Reply 14 years ago on Introduction
Include it if you wish. I actually stole what you see from several sources. I first saw the Charles Schwab in a Reader's Digest article many years ago. It is also on the Internet now. Sunbird came as an update on the Firefox browser. Some of the things about entering memos, and looking ahead ten days or so came from my experiences with the Franklin Day Planner. You can get some of the same information in "10 Natural Laws of Successful Time and Life Management" by Hyrum W. Smith. The 80/20 rule and breaking tasks into smaller pieces to overcome procrastination came from "How to Get Control of Your Time and Your Life" by Alan Lakein. I really liked my Franklin Day Planner, but switched over to a Palm PDA. I try to incorporate some of the strategies from Franklin in the way I use my Palm. The Sunbird software will do some of the same things the Palm desktop software does. You merely do not have the handheld device to synchronize and take with you. But, you can check your Sunbird entries each morning and make some notes on a piece of paper you take with you. People who are very efficient regularly buy and read books on time management. Hyrum Smith's book helps you organize that efficiency around a life purpose set by you.
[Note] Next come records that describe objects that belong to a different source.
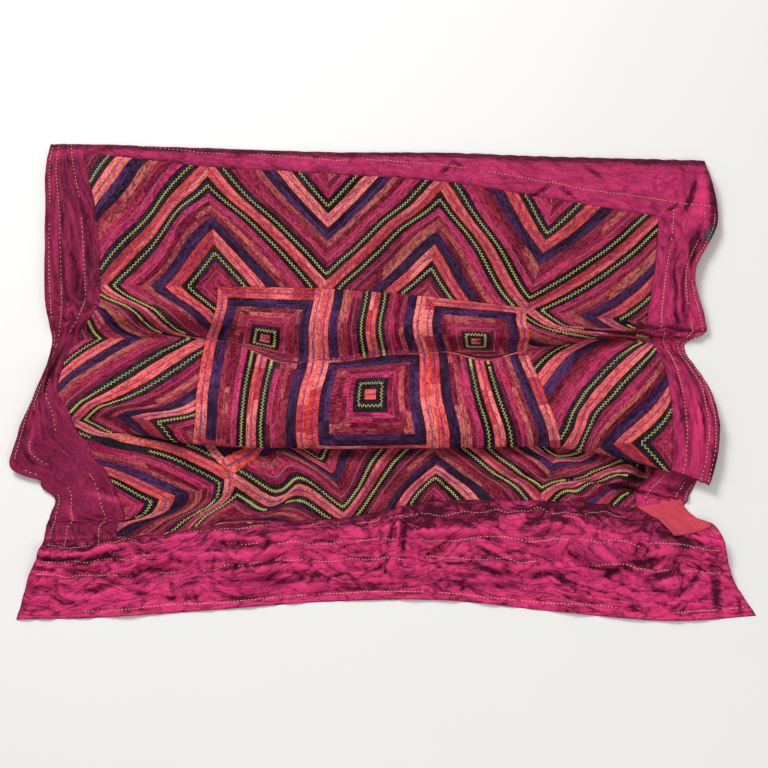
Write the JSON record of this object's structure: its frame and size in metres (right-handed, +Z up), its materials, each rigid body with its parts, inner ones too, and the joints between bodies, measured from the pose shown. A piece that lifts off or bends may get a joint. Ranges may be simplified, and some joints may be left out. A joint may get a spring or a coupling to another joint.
{
  "type": "velvet bedspread",
  "caption": "Pieced velvet bedspread with a plain crushed velvet border, thrown down in loose folds with a deep pleat across the front.",
  "frame": {"origin": "middle of the footprint, on the surface that the bedspread lies on", "axes": "+X along the pieced rows from the left border to the right border, +Y from the bottom hem towards the top fold, +Z up out of the surface"},
  "size_m": [2.2468, 1.5672, 0.0693],
  "materials": {
    "pieced_velvet": "narrow strips of crushed velvet in coral, crimson, rose, purple, magenta and black, with embroidered seams",
    "border_velvet": "crushed magenta velvet with pale running stitches",
    "lining_cotton": "plain salmon red cotton"
  },
  "bodies": {
    "root": {"pieced_field": "pieced_velvet", "border_top": "border_velvet", "border_left": "border_velvet", "border_right": "border_velvet", "border_bottom_left": "border_velvet", "border_bottom_right": "border_velvet", "lining": "lining_cotton"}
  },
  "joints": []
}
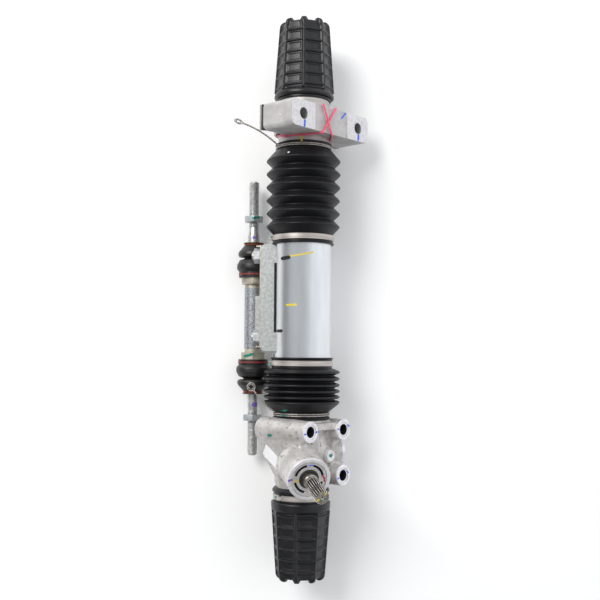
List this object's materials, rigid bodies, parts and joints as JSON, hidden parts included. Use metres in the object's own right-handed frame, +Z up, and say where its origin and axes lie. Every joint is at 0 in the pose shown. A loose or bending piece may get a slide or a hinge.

Reply 14 years ago on Introduction
I want to add something I have found helpful. Have a dozen file folder or manilla envelopes in a drawer or on a shelf. Number them 1 through 12. I use these as temporary safe storage for all sorts of things, including offers over which I suffer indecision. Let us say an offer comes in the mail for a seminar you might like to attend. One option is to let it lay on top of your desk until you decide, but chances are it will get buried and you will forget. Put the offer into one of your folders. I find I usually know within three weeks if I am really interested or not. Make an entry on Sunbird three weeks from now that says, "Make decision." Attach a memo to that entry that says, "seminar registration--folder #2." Sunbird will automatically remind you to act on the seminar registration. The memo tells you exactly where you placed the relevant materials. You can also use this when an important renewal arrives in the mail. Maybe you do not have the money to pay for it now, but you will have it in two weeks. The renewal is due in three weeks. Place the paperwork into any folder. Make a note on Sunbird two weeks from today. Sunbird will remind you automatically and will tell you where you put the paperwork. If your paperwork came as an e-mail, move that e-mail to a special electronic folder in your Inbox and make a note in Sunbird, or print the e-mail and put a copy in your manilla folders. You can also keep records on important conversations by means of this process. Later when someone goes back on what he promised, you will have detailed notes you can read back to him. Eventually that will save you hundreds of dollars.
Reply 14 years ago on Introduction
A big part of this is the idea of purpose. In order to be successful at something, you need to have some conviction as to why you would bother. Generally, when people excel at something, it is because they have a purpose, whether they've articulated it or not. If you don't know why you're doing something, chances are you won't be successful at it. In the context of organization, it can often lead to procrastination if you're organizing to better complete a task that you have no true reason for completing.